C. Regulatory Flexibility Act

    NASA certifies that this rule will not have a significant economic 
impact on a substantial number of small entities within the meaning of 
the Regulatory Flexibility Act, 5 U.S.C. 601 et seq. Small entities are 
already required to check the Excluded Parties List System (EPLS) prior 
to making first-tier, procurement subawards under a grant or 
cooperative agreement. They will now be required to ensure that none of 
their potential subrecipients are on the EPLS. The EPLS is an easy-to-
access and easy-to-use on-line resource.

D. Paperwork Reduction Act

    The Paperwork Reduction Act (Pub. L. 104-13) is not applicable 
because the changes do not impose information collection requirements 
that require the approval of the Office of Management and Budget under 
44 U.S.C. 3501, et seq.

List of Subjects in 2 CFR Part 1880

    Government procurement; Federal Grant program.

Ronald A. Poussard,
Acting Assistant Administrator for Procurement.

    Accordingly, 2 CFR part 1880 is amended as follows:

PART 1880--NONPROCUREMENT DEBARMENT AND SUSPENSION

0
1. The authority citation for part 1880 continues to read as follows:

    Authority:  Sec. 2455, Pub.
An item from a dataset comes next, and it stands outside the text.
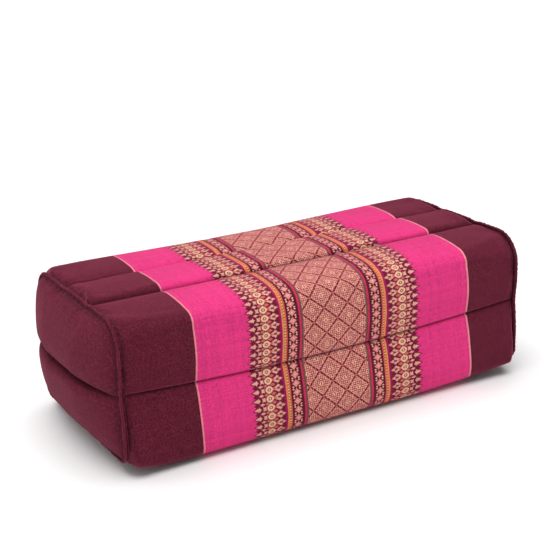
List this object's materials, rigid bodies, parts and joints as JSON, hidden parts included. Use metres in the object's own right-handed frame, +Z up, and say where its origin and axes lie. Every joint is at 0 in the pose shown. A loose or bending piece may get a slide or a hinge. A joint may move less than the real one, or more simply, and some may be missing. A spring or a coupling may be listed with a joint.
{
  "type": "rectangular meditation cushion",
  "caption": "Firmly stuffed rectangular floor cushion: a woven wrap sewn into long channels, with creased end panels joined by raised seams.",
  "frame": {"origin": "middle of the underside, on the surface that the cushion rests on", "axes": "+X along the length, +Y towards the back, +Z up"},
  "size_m": [0.35, 0.151, 0.104],
  "materials": {
    "wrap_cloth": "matt cotton, woven in pink and burgundy bands round a patterned middle",
    "end_cloth": "matt burgundy cotton"
  },
  "bodies": {
    "root": {"cushion_body": "wrap_cloth", "end_panel_left": "end_cloth", "end_panel_right": "end_cloth", "seam_ridge_left": "end_cloth", "seam_ridge_right": "end_cloth"}
  },
  "joints": []
}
L. 103-355, 108 Stat. 3327; E.O. 
12549, 3 CFR, 1986 Comp., p. 189; E.O. 12689, 3 CFR, 1989 Comp., p. 
235; 42 U.S.C. 2473(c)(1). 2


0
2. Section 1880.220 is revised to read as follows:


Sec.  1880.220  What contracts and subcontracts, in addition to those 
listed in 2 CFR 180.220, are covered transactions?

    NASA extends coverage of nonprocurement suspension and debarment 
requirements beyond first-tier procurement contracts under a covered 
nonprocurement action, to all lower tier subcontracts, at all dollar 
values, consistent with OMB guidance at 2 CFR 180.220(c) and the figure 
in the appendix at 2 CFR part 180. NASA does not permit subcontracting 
to suspended

[[Page 13212]]

or debarred entities at any tier, at any dollar amount.